■ GOAL ■
Can the data below be echoed back word for word?

■ SUPPLIED MATERIAL ■
========================

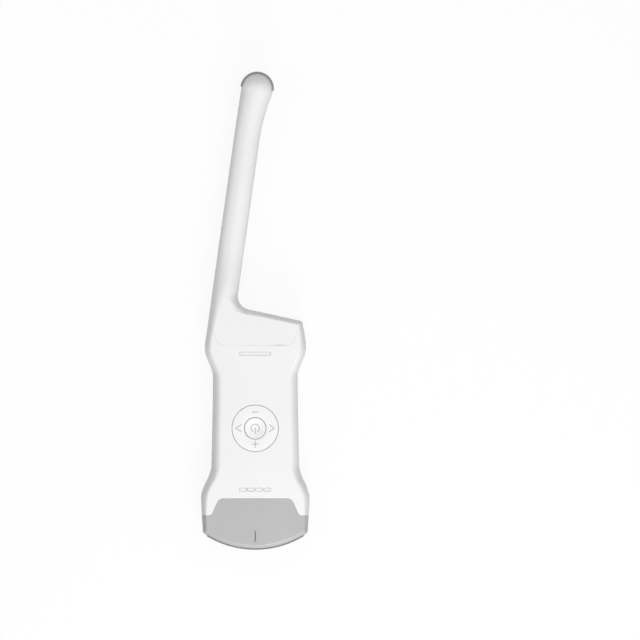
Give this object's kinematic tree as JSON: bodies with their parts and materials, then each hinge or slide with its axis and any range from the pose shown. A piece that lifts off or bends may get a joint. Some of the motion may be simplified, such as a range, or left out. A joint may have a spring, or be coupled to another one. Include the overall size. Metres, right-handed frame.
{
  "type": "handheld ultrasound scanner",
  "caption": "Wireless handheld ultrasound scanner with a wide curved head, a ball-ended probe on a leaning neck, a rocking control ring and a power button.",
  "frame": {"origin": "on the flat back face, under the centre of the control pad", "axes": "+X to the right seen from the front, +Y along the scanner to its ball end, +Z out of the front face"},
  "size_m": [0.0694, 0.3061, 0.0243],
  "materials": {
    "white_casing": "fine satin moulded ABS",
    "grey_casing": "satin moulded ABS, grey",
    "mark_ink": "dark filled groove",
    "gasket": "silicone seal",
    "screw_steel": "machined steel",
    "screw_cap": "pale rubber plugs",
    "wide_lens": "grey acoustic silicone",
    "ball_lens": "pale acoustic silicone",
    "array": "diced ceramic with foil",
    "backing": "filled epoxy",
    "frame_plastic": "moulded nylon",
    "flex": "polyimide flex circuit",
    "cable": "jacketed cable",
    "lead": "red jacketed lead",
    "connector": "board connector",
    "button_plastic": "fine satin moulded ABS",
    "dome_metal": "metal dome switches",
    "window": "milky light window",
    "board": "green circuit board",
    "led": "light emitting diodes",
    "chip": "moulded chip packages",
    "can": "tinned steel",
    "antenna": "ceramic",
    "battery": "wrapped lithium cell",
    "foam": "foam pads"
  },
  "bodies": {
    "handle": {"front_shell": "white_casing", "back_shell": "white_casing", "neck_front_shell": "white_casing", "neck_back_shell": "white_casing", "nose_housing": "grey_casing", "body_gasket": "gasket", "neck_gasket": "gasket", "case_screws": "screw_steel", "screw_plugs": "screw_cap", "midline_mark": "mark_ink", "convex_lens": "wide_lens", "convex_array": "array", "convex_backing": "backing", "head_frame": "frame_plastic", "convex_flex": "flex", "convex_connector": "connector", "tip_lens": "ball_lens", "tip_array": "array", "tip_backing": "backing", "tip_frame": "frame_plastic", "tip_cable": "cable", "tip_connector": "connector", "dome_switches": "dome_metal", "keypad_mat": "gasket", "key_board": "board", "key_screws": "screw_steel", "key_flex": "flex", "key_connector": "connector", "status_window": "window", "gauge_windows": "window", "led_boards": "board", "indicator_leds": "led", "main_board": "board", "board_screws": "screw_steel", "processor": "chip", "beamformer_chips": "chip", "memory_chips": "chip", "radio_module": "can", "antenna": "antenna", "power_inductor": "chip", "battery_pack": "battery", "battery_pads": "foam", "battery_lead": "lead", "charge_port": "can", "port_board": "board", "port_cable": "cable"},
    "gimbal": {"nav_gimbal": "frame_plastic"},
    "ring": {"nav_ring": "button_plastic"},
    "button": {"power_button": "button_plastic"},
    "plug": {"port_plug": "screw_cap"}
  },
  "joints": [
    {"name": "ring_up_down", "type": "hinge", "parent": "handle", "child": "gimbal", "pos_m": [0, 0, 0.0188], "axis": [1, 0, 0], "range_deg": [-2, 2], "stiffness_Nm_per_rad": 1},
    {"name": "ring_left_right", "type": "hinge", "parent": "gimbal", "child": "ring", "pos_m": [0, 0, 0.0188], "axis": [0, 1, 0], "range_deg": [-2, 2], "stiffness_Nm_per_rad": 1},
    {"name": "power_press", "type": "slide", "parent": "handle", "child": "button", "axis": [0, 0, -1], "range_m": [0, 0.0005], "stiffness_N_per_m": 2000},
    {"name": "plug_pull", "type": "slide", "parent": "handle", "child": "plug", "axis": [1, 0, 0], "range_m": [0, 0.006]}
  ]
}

========================

■ SOLUTION BELOW ■
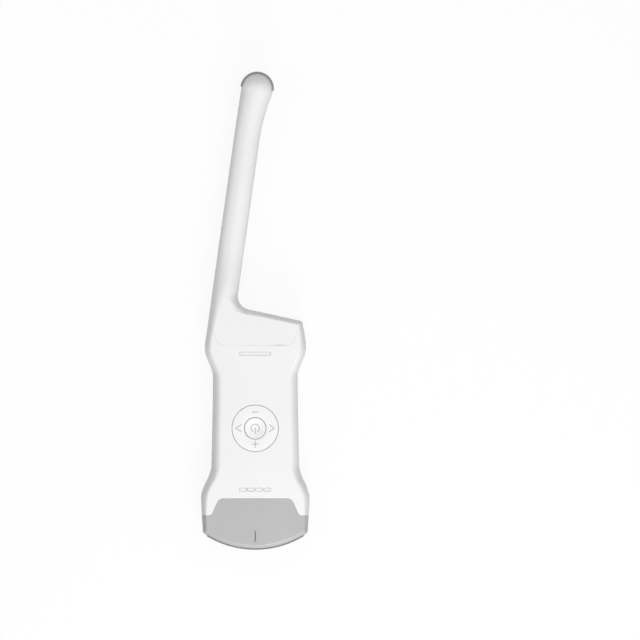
Give this object's kinematic tree as JSON: bodies with their parts and materials, then each hinge or slide with its axis and any range from the pose shown. A piece that lifts off or bends may get a joint. Some of the motion may be simplified, such as a range, or left out. A joint may have a spring, or be coupled to another one. Include the overall size. Metres, right-handed frame.
{
  "type": "handheld ultrasound scanner",
  "caption": "Wireless handheld ultrasound scanner with a wide curved head, a ball-ended probe on a leaning neck, a rocking control ring and a power button.",
  "frame": {"origin": "on the flat back face, under the centre of the control pad", "axes": "+X to the right seen from the front, +Y along the scanner to its ball end, +Z out of the front face"},
  "size_m": [0.0694, 0.3061, 0.0243],
  "materials": {
    "white_casing": "fine satin moulded ABS",
    "grey_casing": "satin moulded ABS, grey",
    "mark_ink": "dark filled groove",
    "gasket": "silicone seal",
    "screw_steel": "machined steel",
    "screw_cap": "pale rubber plugs",
    "wide_lens": "grey acoustic silicone",
    "ball_lens": "pale acoustic silicone",
    "array": "diced ceramic with foil",
    "backing": "filled epoxy",
    "frame_plastic": "moulded nylon",
    "flex": "polyimide flex circuit",
    "cable": "jacketed cable",
    "lead": "red jacketed lead",
    "connector": "board connector",
    "button_plastic": "fine satin moulded ABS",
    "dome_metal": "metal dome switches",
    "window": "milky light window",
    "board": "green circuit board",
    "led": "light emitting diodes",
    "chip": "moulded chip packages",
    "can": "tinned steel",
    "antenna": "ceramic",
    "battery": "wrapped lithium cell",
    "foam": "foam pads"
  },
  "bodies": {
    "handle": {"front_shell": "white_casing", "back_shell": "white_casing", "neck_front_shell": "white_casing", "neck_back_shell": "white_casing", "nose_housing": "grey_casing", "body_gasket": "gasket", "neck_gasket": "gasket", "case_screws": "screw_steel", "screw_plugs": "screw_cap", "midline_mark": "mark_ink", "convex_lens": "wide_lens", "convex_array": "array", "convex_backing": "backing", "head_frame": "frame_plastic", "convex_flex": "flex", "convex_connector": "connector", "tip_lens": "ball_lens", "tip_array": "array", "tip_backing": "backing", "tip_frame": "frame_plastic", "tip_cable": "cable", "tip_connector": "connector", "dome_switches": "dome_metal", "keypad_mat": "gasket", "key_board": "board", "key_screws": "screw_steel", "key_flex": "flex", "key_connector": "connector", "status_window": "window", "gauge_windows": "window", "led_boards": "board", "indicator_leds": "led", "main_board": "board", "board_screws": "screw_steel", "processor": "chip", "beamformer_chips": "chip", "memory_chips": "chip", "radio_module": "can", "antenna": "antenna", "power_inductor": "chip", "battery_pack": "battery", "battery_pads": "foam", "battery_lead": "lead", "charge_port": "can", "port_board": "board", "port_cable": "cable"},
    "gimbal": {"nav_gimbal": "frame_plastic"},
    "ring": {"nav_ring": "button_plastic"},
    "button": {"power_button": "button_plastic"},
    "plug": {"port_plug": "screw_cap"}
  },
  "joints": [
    {"name": "ring_up_down", "type": "hinge", "parent": "handle", "child": "gimbal", "pos_m": [0, 0, 0.0188], "axis": [1, 0, 0], "range_deg": [-2, 2], "stiffness_Nm_per_rad": 1},
    {"name": "ring_left_right", "type": "hinge", "parent": "gimbal", "child": "ring", "pos_m": [0, 0, 0.0188], "axis": [0, 1, 0], "range_deg": [-2, 2], "stiffness_Nm_per_rad": 1},
    {"name": "power_press", "type": "slide", "parent": "handle", "child": "button", "axis": [0, 0, -1], "range_m": [0, 0.0005], "stiffness_N_per_m": 2000},
    {"name": "plug_pull", "type": "slide", "parent": "handle", "child": "plug", "axis": [1, 0, 0], "range_m": [0, 0.006]}
  ]
}